## Task instructions
Search the listing below for "from". Copy each matching line.
■ ■ ■ ■ ■ ■ ■
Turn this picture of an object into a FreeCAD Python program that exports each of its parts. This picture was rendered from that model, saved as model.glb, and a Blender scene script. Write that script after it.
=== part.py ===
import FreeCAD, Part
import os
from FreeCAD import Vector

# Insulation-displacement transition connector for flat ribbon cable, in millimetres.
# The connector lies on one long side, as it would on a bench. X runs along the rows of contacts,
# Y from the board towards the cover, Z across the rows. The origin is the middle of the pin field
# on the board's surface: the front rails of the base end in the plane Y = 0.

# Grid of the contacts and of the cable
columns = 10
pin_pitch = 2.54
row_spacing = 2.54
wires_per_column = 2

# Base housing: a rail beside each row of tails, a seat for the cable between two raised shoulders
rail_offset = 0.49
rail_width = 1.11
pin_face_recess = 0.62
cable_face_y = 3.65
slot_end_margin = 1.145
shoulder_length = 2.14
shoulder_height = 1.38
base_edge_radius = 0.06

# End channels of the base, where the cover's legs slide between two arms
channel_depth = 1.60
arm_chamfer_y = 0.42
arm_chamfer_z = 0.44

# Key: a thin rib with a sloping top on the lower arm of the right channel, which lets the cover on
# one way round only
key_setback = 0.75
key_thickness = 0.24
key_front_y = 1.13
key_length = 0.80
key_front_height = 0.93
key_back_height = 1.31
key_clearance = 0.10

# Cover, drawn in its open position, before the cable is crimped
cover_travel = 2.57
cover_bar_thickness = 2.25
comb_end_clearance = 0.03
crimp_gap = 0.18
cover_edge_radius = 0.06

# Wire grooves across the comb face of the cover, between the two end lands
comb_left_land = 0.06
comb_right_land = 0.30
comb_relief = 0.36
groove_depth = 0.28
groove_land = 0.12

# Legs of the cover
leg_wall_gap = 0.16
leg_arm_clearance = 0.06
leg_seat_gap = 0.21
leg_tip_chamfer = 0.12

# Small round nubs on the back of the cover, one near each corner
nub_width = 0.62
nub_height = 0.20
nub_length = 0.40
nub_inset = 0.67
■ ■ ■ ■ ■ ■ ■
## Worked solution
Turn this picture of an object into a FreeCAD Python program that exports each of its parts. This picture was rendered from that model, saved as model.glb, and a Blender scene script. Write that script after it.
from FreeCAD import Vector
# Y from the board towards the cover, Z across the rows. The origin is the middle of the pin field